As long as the city has existed there have been entertainers and entertainments, from the street ventriloquists who cast their voices into their hands to the “man with the telescope” who for twopence would allow you to look at the heavens on a summer’s night. Performers balanced on the weathercock of St. Paul’s steeple; there were midnight dog-shows and duels of rats; there were street jugglers and street conjurors, complete with pipes and drum; there were performing bears and performing monkeys dragged through the streets of London upon long ropes. In the late eighteenth century a pedlar exhibited a hare dancing upon a tambourine, while another entertainer displayed “a curious mask of bees on his head and face.” In the early nineteenth century a crowd gathered around a booth labelled “Fantasina,” while children examined a “Kelidascope.” On Tower Hill there was set up an “ingenious contrivance” of many mechanical figures, with the legend “Please To Encourage the Inventor,” while in Parliament Street a donkey pulled along a peep-show entitled “The Battle of Waterloo.” There are now amusement arcades where there were once the windows of print-shops, and instead of the London Zoo there was once a “Menagerie” in Exeter Change along the Strand where the roaring of the beasts reverberated down the thoroughfare and frightened the horses.
There have always been wonders and curiosities. John Stow recorded the minute skills of a blacksmith who exhibited a padlock, key and chain which could be fastened around the neck of a performing flea; John Evelyn reported seeing “the Hairy Woman” whose eyebrows covered her forehead, as well as a Dutch boy who displayed the words “Deus Meus” and “Elohim” on each iris. In the reign of George II, it was announced that “from eight in the morning till nine at night, at the end of the great booth on Blackheath, a West of England woman 38 years of age, alive, with two heads, one above the other … She has had the honour to be seen by Sir Hans Sloane, and several of the Royal Society. Gentlemen and ladies may see her at their own houses as they please.” The advertisement has been taken from a pamphlet entitled Merrie England in the Olden Time. So the unfortunate creature was taken to the London houses of the rich, to be inspected at closer hand. In the early nineteenth century “Siamese twins” were often exhibited, although such “monstrous couplings” had already been shown under other names in other centuries, and in the same period was displayed the “Anatomic Vivante” or “Living Skeleton” who at the height of five feet seven and a half inches weighed less than six stone. At another London exhibition, “the heaviest man that ever lived,” weighing eighty-seven stone, also entertained the curious public. As Trinculo says upon first confronting Caliban, on that enchanted island strangely recalling London, “when they will not give a doit to relieve a lame beggar, they will lay out ten to see a dead Indian.”
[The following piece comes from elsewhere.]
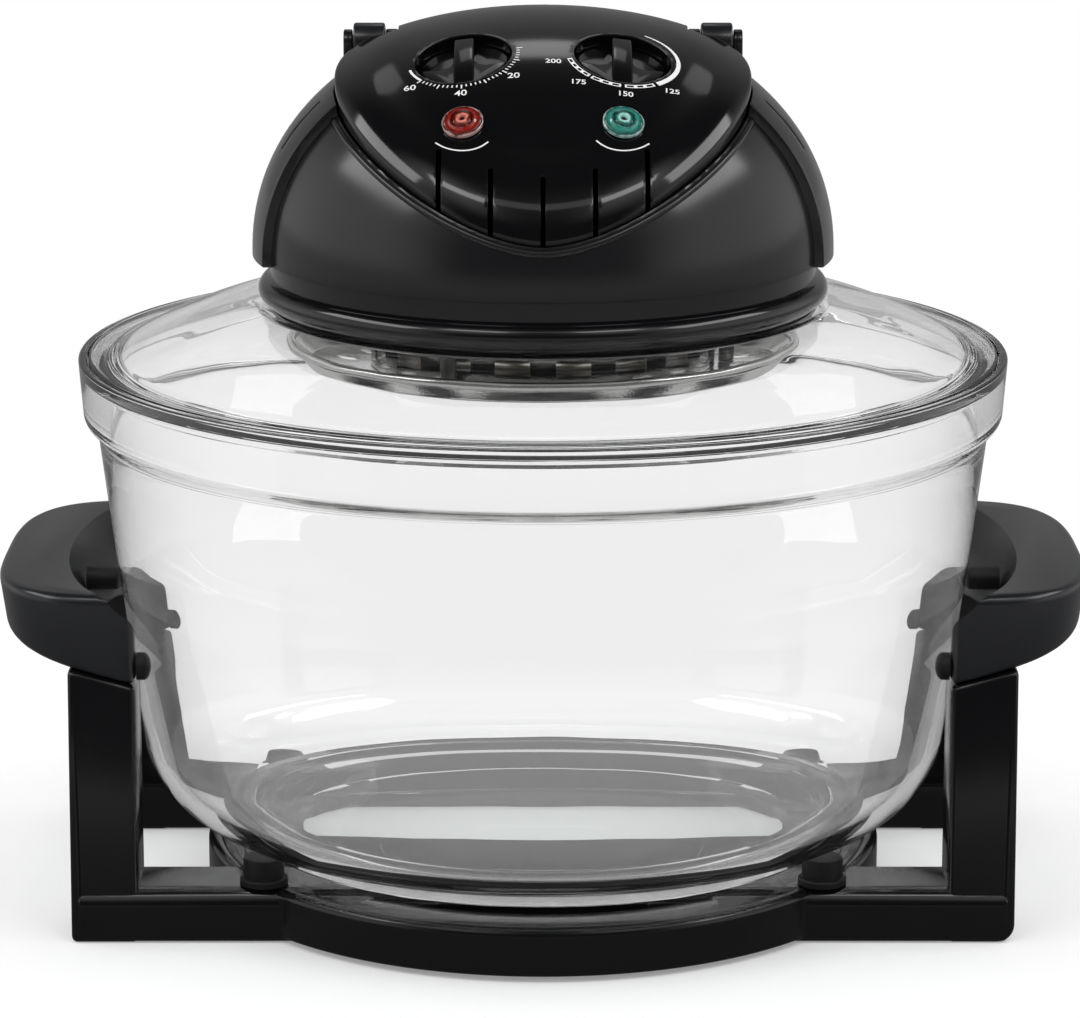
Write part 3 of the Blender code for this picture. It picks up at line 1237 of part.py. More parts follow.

Fleet Street was once the home of London marvels other than those of newspaper “stories.” The playwright Ben Jonson noticed “a new motion of the city of Nineveh, with Jonah and the whale, at Fleet Bridge.” In 1611 “the Fleet Street mandrakes” were on show for a penny. A fourteen-year-old boy, only eighteen inches high, was to be seen in 1702 at a grocer’s shop called the Eagle and Child by Shoe Lane; a Lincolnshire ox, nineteen hands high and four yards long, could be viewed at the White Horse nearby. There was the usual diet of giants and dwarfs; anything out of its due size and proportion was welcome in “disproportion’d London.” There was also much interest excited by “automata” and other mechanical devices, as if they somehow imitated the motions of the city itself. It is curious to learn from the Daily Advertiser of 1742 that at the Mitre Tavern there was exhibited “a most curious Chaise that travels without Horses. This beautiful convenient Machine is so simply contriv’d, and easily manag’d as to travel upwards of forty Miles a Day.”
In Fleet Street, too, were the waxworks. They were first exhibited by Mrs. Salmon, the direct predecessor of Madame Tussaud, at the sign of the Golden Salmon near Aldersgate; as the Spectator pointed out on 2 April 1711, “it would have been ridiculous for the ingenious Mrs. Salmon to have lived at the sign of the Trout.” But she removed to Fleet Street, where her collection of 140 figures was the object of public admiration. On the ground floor of her establishment was a toyshop, selling Punch dolls and cricket bats and chessboards, while on the two upper floors stood replicas of John Wilkes, Samuel Johnson, Mrs. Siddons and other London notables; the sign emblazoned across the house-front read, simply enough, “The Wax Work.” Outside was the pale yellow wax image of Mother Shipton who, on the release of a lever, would kick the unsuspecting pedestrian.